Earlier this year I wrote about the serious financial troubles that high-speed wireless service provider Metricom was having. Today, the company is toast, and its Ricochet service no longer functions. Last week, the company’s assets went up for auction. We’ll find out who won them on Friday.

Is this the end of the line for Ricochet, the service that delivered 128kbps wireless Internet access in 13 major markets? Don’t bet on it.

Today’s bust economy is a huge opportunity for parties that still have comfortable amounts of cash. They can buy corporate assets at a huge discount and restart the businesses with a clean slate, while investors in the original companies that developed the assets absorb the loss. I expect that to happen with Metricom.
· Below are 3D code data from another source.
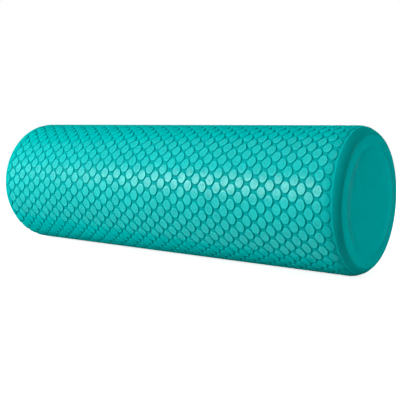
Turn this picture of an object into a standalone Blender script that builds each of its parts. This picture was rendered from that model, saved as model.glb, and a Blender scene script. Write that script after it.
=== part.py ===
"""Foam massage roller, lying on its side along X, in metres, Z up.

A solid foam log (foam_core) sits in a moulded foam tube (textured_skin). The tube carries staggered rows of
raised pads and ends in smooth rounded shoulders. A flat foam disc closes each end of the tube.
The origin is on the surface that the roller lies on, under the middle of the roller.
"""
import math

import bmesh
import bpy

# Overall sizes
ROLLER_LENGTH = 0.457
ROLLER_RADIUS = 0.0732  # over the pads

# Skin
SKIN_THICKNESS = 0.0078  # from the pad tops to the bore
SHOULDER_RADIUS = 0.0185  # of the rounding at each end
SHOULDER_STEPS = 1  # flats across what the pads leave of the rounding

# Pads
PADS_AROUND = 31  # in one column, evenly round the roller
PAD_COLUMNS = 50  # along the roller, each turned by half a pad against the last one
PLAIN_END = 0.0086  # between the pad field and each end of the roller
PAD_HEIGHT = 0.0026  # from the floor between the pads to their crests
STAR_WIDTH = 0.0049  # of the short floor line where four pads meet, along the roller

# Ends
DISC_THICKNESS = 0.006
RING_RADIUS = 0.0535  # middle of the plain sunk ring on each disc
RING_WIDTH = 0.0024
RING_DEPTH = 0.0005

CLEARANCE = 0.0003  # between pieces that are bonded face to face

# Everything below is worked out from the sizes above
HALF_LENGTH = ROLLER_LENGTH / 2
BORE_RADIUS = ROLLER_RADIUS - SKIN_THICKNESS
INNER_RADIUS = BORE_RADIUS - CLEARANCE
SHOULDER_TURN = math.acos(1 - SKIN_THICKNESS / SHOULDER_RADIUS)
SHOULDER_START = HALF_LENGTH - SHOULDER_RADIUS * math.sin(SHOULDER_TURN)
FIELD_END = HALF_LENGTH - PLAIN_END  # a little way over the rounding, which the outer pads run out into
FIELD_TURN = math.asin((FIELD_END - SHOULDER_START) / SHOULDER_RADIUS)
COLUMN_PITCH = 2 * FIELD_END / PAD_COLUMNS
FLOOR_RADIUS = ROLLER_RADIUS - PAD_HEIGHT
HALF_PAD_ANGLE = math.pi / PADS_AROUND
SIDES = 2 * PADS_AROUND
AXIS_HEIGHT = ROLLER_RADIUS * math.cos(HALF_PAD_ANGLE / 2)  # the roller lies on the flat of one row of pads
DISC_BACK = HALF_LENGTH - DISC_THICKNESS
CORE_HALF_LENGTH = DISC_BACK - CLEARANCE

SHARP_EDGE = math.radians(50)  # edges that turn more than this show as creases

# Look of each piece: colour, roughness
SKIN_LOOK = ((0.0, 0.48, 0.45, 1.0), 0.62)
DISC_LOOK = ((0.0, 0.42, 0.40, 1.0), 0.7)
CORE_LOOK = ((0.02, 0.40, 0.38, 1.0), 0.8)


def clear_scene():
    for obj in list(bpy.data.objects):
        bpy.data.objects.remove(obj)


def foam_material(name, look):
    colour, roughness = look
    material = bpy.data.materials.new(name)
    material.use_nodes = True
    shader = material.node_tree.nodes["Principled BSDF"]
    shader.inputs["Base Color"].default_value = colour
    shader.inputs["Roughness"].default_value = roughness
    shader.inputs["Metallic"].default_value = 0.0
    return material


def place(x, radius, steps):
    """A point at this radius, turned by so many half pads from straight down."""
    angle = steps * HALF_PAD_ANGLE
    return (x, radius * math.sin(angle), AXIS_HEIGHT - radius * math.cos(angle))


def add_ring(mesh, x, radius):
    """The corners of one turned ring, which are those of the pads' crests and lie midway between half pads."""
    return [mesh.verts.new(place(x, radius, side + 0.5)) for side in range(SIDES)]


def join_rings(mesh, rings):
    for first, second in zip(rings, rings[1:]):
        for side in range(SIDES):
            following = (side + 1) % SIDES
            mesh.faces.new((first[side], first[following], second[following], second[side]))


def finish_piece(name, mesh, look):
    bmesh.ops.recalc_face_normals(mesh, faces=mesh.faces)
    data = bpy.data.meshes.new(name)
    mesh.to_mesh(data)
    mesh.free()
    data.shade_smooth()
    data.set_sharp_from_angle(angle=SHARP_EDGE)
    data.materials.append(foam_material(name + "_foam", look))
    piece = bpy.data.objects.new(name, data)
    bpy.context.scene.collection.objects.link(piece)
    return piece


def turned_piece(name, profile, look):
    """A solid turned about the roller's axis from (x, radius) corners, closed by a flat at each end."""
    mesh = bmesh.new()
    rings = [add_ring(mesh, x, radius) for x, radius in profile]
    join_rings(mesh, rings)
    mesh.faces.new(rings[0])
    mesh.faces.new(rings[-1])
    return finish_piece(name, mesh, look)


def shoulder_profile():
    """(x, radius) corners from the end of the pad field to the mouth of the bore, for the +X end."""
    corners = []
    for step in range(SHOULDER_STEPS + 1):
        turn = FIELD_TURN + (SHOULDER_TURN - FIELD_TURN) * step / SHOULDER_STEPS
        x = SHOULDER_START + SHOULDER_RADIUS * math.sin(turn)
        corners.append((x, ROLLER_RADIUS - SHOULDER_RADIUS * (1 - math.cos(turn))))
    return corners


def column_x(column):
    return -FIELD_END + (column + 0.5) * COLUMN_PITCH


def add_stars(mesh):
    """The ends of the short floor lines, or stars, by column, half-pad step and side."""
    stars = {}
    for column in range(PAD_COLUMNS):
        for step in range((column + 1) % 2, SIDES, 2):
            for side in (-1, 1):
                x = column_x(column) + side * STAR_WIDTH / 2
                stars[column, step, side] = mesh.verts.new(place(x, FLOOR_RADIUS, step))
    return stars


def add_pads(mesh, far_ring, near_ring):
    """The field of pads between the two rings where the plain ends start.

    Each pad is a low hipped roof on a six-sided base. Its crest runs round the roller, half a pad pitch long,
    and its base corners are ends of the stars where four pads meet. The pads of the first and last columns
    run out into the shoulders.
    """
    crests = [add_ring(mesh, column_x(column), ROLLER_RADIUS) for column in range(PAD_COLUMNS)]
    stars = add_stars(mesh)
    for column in range(PAD_COLUMNS):
        for step in range(column % 2, SIDES, 2):
            below = (step - 1) % SIDES
            above = (step + 1) % SIDES
            low = crests[column][below]
            high = crests[column][step]
            mesh.faces.new((high, stars[column, above, -1], stars[column, above, 1]))
            mesh.faces.new((low, stars[column, below, 1], stars[column, below, -1]))
            for side in (-1, 1):
                low_star = stars[column, below, side]
                high_star = stars[column, above, side]
                if 0 <= column + side < PAD_COLUMNS:
                    tip = stars[column + side, step, -side]
                    mesh.faces.new((low, high, tip))
                    mesh.faces.new((high, high_star, tip))
                    mesh.faces.new((low, tip, low_star))
                else:
                    shoulder = near_ring if side > 0 else far_ring
                    mesh.faces.new((low, high, shoulder[step], shoulder[below]))
                    mesh.faces.new((high, high_star, shoulder[step]))
                    mesh.faces.new((high_star, shoulder[above], shoulder[step]))
                    mesh.faces.new((low, shoulder[below], low_star))


def textured_skin():
    mesh = bmesh.new()
    near = [add_ring(mesh, x, radius) for x, radius in shoulder_profile()]
    far = [add_ring(mesh, -x, radius) for x, radius in shoulder_profile()]
    add_pads(mesh, far[0], near[0])
    join_rings(mesh, near)
    join_rings(mesh, far)
    join_rings(mesh, [near[-1], far[-1]])
    return finish_piece("textured_skin", mesh, SKIN_LOOK)


def foam_core():
    ends = [(-CORE_HALF_LENGTH, INNER_RADIUS), (CORE_HALF_LENGTH, INNER_RADIUS)]
    return turned_piece("foam_core", ends, CORE_LOOK)


def end_disc(name, side):
    """A flat disc with one plain sunk ring. side is +1 for the near end and -1 for the far end."""
    outer = RING_RADIUS + RING_WIDTH / 2
    inner = RING_RADIUS - RING_WIDTH / 2
    floor = HALF_LENGTH - RING_DEPTH
    profile = [
        (DISC_BACK, INNER_RADIUS),
        (HALF_LENGTH, INNER_RADIUS),
        (HALF_LENGTH, outer),
        (floor, outer),
        (floor, inner),
        (HALF_LENGTH, inner),
    ]
    return turned_piece(name, [(side * x, radius) for x, radius in profile], DISC_LOOK)


def main():
    clear_scene()
    foam_core()
    textured_skin()
    end_disc("end_disc_near", 1)
    end_disc("end_disc_far", -1)


main()
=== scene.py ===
"""Looks of the foam massage roller, which lies on its side along X, in metres, Z up."""
import math

import bpy
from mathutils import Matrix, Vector


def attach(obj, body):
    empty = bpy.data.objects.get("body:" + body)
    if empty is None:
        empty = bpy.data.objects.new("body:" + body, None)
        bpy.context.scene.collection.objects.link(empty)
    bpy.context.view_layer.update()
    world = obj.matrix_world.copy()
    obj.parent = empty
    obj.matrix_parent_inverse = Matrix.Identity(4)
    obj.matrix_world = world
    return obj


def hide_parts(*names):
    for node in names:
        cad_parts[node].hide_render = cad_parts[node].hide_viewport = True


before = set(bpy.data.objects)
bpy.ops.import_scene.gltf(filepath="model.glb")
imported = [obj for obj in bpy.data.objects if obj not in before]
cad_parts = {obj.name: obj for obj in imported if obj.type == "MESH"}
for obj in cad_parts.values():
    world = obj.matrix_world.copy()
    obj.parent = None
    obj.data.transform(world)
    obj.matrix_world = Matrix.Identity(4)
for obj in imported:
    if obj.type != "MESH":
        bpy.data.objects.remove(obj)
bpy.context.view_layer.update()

# Overall sizes, as in the CAD. The pad tops lie just inside the CAD's 62 flats.
HALF_LENGTH = 0.2285
ROLLER_RADIUS = 0.0731
AXIS_HEIGHT = 0.073106
BORE_RADIUS = 0.0654
SHOULDER_RADIUS = 0.0184
SHOULDER_TURN = math.acos(1 - (ROLLER_RADIUS - BORE_RADIUS) / SHOULDER_RADIUS)
SHOULDER_START = HALF_LENGTH - SHOULDER_RADIUS * math.sin(SHOULDER_TURN)
SHOULDER_ROWS = 8

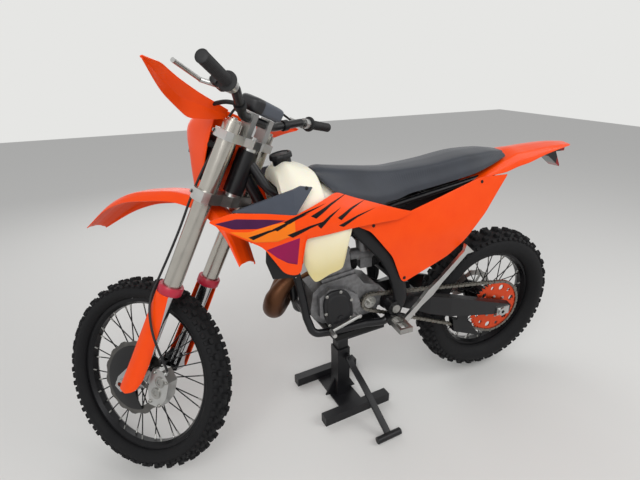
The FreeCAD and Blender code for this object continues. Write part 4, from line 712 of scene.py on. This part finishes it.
# The mould is polished, so the plastic is glossy, with a waviness of a few centimetres in its sheen
# and fine scratches where boots and brush rub it.
orange = coated("injection-moulded polypropylene, orange", ("F14200", "F95003"), 3.0, 0.006, 0.33,
                coat=0.06, worn=0.03, gloss=0.22)
FILMS = (  # name, colours, then the field's upper and lower edge in (x, z)
    ("amber", ("F07207", "F67F0C"),
     ((462, 946), (405, 938), (330, 950), (262, 950)), ((462, 946), (390, 902), (320, 892), (262, 906))),
    ("purple", ("3A0E38", "4A1546"),
     ((500, 975), (440, 982), (350, 968), (292, 956)), ((500, 975), (452, 953), (380, 944), (292, 956))),
    ("magenta", ("7E0642", "98084C"),
     ((356, 870), (320, 878), (280, 886), (248, 892)), ((356, 870), (325, 838), (290, 812), (258, 800))))
film_black = coated("printed vinyl film, black", ("040406", "09090D"), 0.6, 0.01, 0.36, gloss=0.2)
BARS = (  # x, z of the rear tip, then how far forward and down it runs, and its width
    (60, 1000, 150, 44, 7), (-6, 968, 120, 36, 7), (96, 962, 92, 40, 8), (-40, 936, 150, 30, 6),
    (150, 986, 150, 34, 6), (140, 935, 150, 26, 8), (215, 966, 120, 30, 6), (290, 938, 120, 16, 7))
FILM_LIFT, BAR_LIFT, FILM_WALL = 0.45, 0.8, 0.3
# a black guard behind the lower corner shields the foot of the radiator
RADIATOR_GUARD = ((348, 880), (354, 812), (334, 748)), ((290, 880), (256, 800), (238, 738))
GUARD_Y = 164.0
for side, word in SIDES:
    outward = (0, side, 0)
    skin = on_side(SHROUD, SHROUD_LEVELS, SHROUD_TOP, SHROUD_FOOT, side)
    shell(f"shroud_skin_{word}", skin, WALL, outward, ROOT, orange, stands_for=(f"shroud_{word}",))
    for name, tones, upper, lower in FILMS:
        film = coated(f"printed vinyl film, {name}", tones, 0.6, 0.01, 0.33, coat=0.04, gloss=0.25)
        spread = on_side(SHROUD, SHROUD_LEVELS, upper, lower, side, FILM_LIFT, 50, 16, 3)
        shell(f"{name}_field_{word}", spread, FILM_WALL, outward, ROOT, film, rim_mm=0)
    for i, (x, z, run, drop, wide) in enumerate(BARS):
        tip, foot = np.array([x, z]), np.array([x + run, z - drop])
        middle, bulge = (tip + foot) / 2, (0, wide * 0.55)
        upper, lower = (tip, middle + bulge, foot), (tip, middle - bulge, foot - (run * 0.12, wide * 1.5))
        spread = on_side(SHROUD, SHROUD_LEVELS, upper, lower, side, BAR_LIFT, 30, 5, 1)
        shell(f"black_bar_{i + 1}_{word}", spread, FILM_WALL, outward, ROOT, film_black, rim_mm=0)
    duct = between(*RADIATOR_GUARD, 60, 14, 5)
    duct = woven(duct[..., 0], side * GUARD_Y, duct[..., 1])
    shell(f"radiator_guard_{word}", duct, WALL, outward, ROOT, black_plastic)
grey_plastic = coated("moulded nylon, slate grey", ("3A3F49", "484D58"), 0.9, 0.06, 0.44, gloss=0.35)
dress(grey_plastic, "shroud_caps")
screws("shroud_cap_screws", [(212, side * 164.5, 1038) for side in (1, -1)], [(0, 1, 0.25), (0, -1, 0.25)],
       5.0, 3.0, ROOT, cover_cast)


# Side panels. The same orange plastic, plain, hung from the subframe and held by three screws; on the
# right the panel is drawn in behind the silencer.

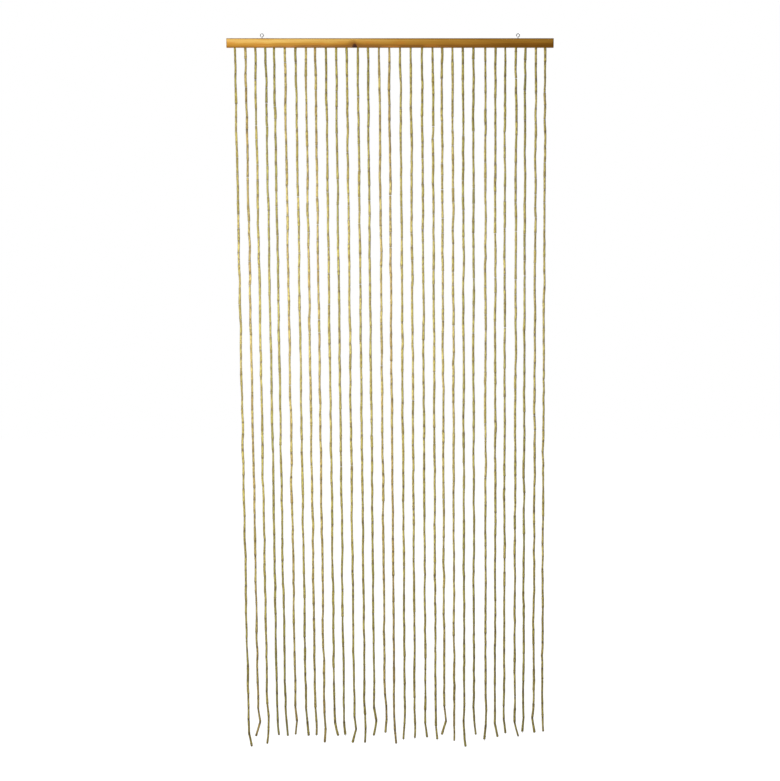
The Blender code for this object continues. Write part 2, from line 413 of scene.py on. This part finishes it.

Remember Iridium, the network of 66 geosynchronous satellites designed to bring mobile phone service to every corner of the Earth? It’s the poster child for what I call “value revitalization”–the corporate analog of value investing. Launched in November 1998 with great promise, the project racked up $5 billion in expenses and garnered fewer than 65,000 customers by the time it shut down last year. At the last minute, a group of investors bought the old company’s assets for $25 million–peanuts for an infrastructure of Iridium’s scope. True, its $7 million monthly operating expenses to keep the satellites in orbit is a hefty chunk of change, but without the need to pay back the initial hardware investment, the new company has a much better chance of success.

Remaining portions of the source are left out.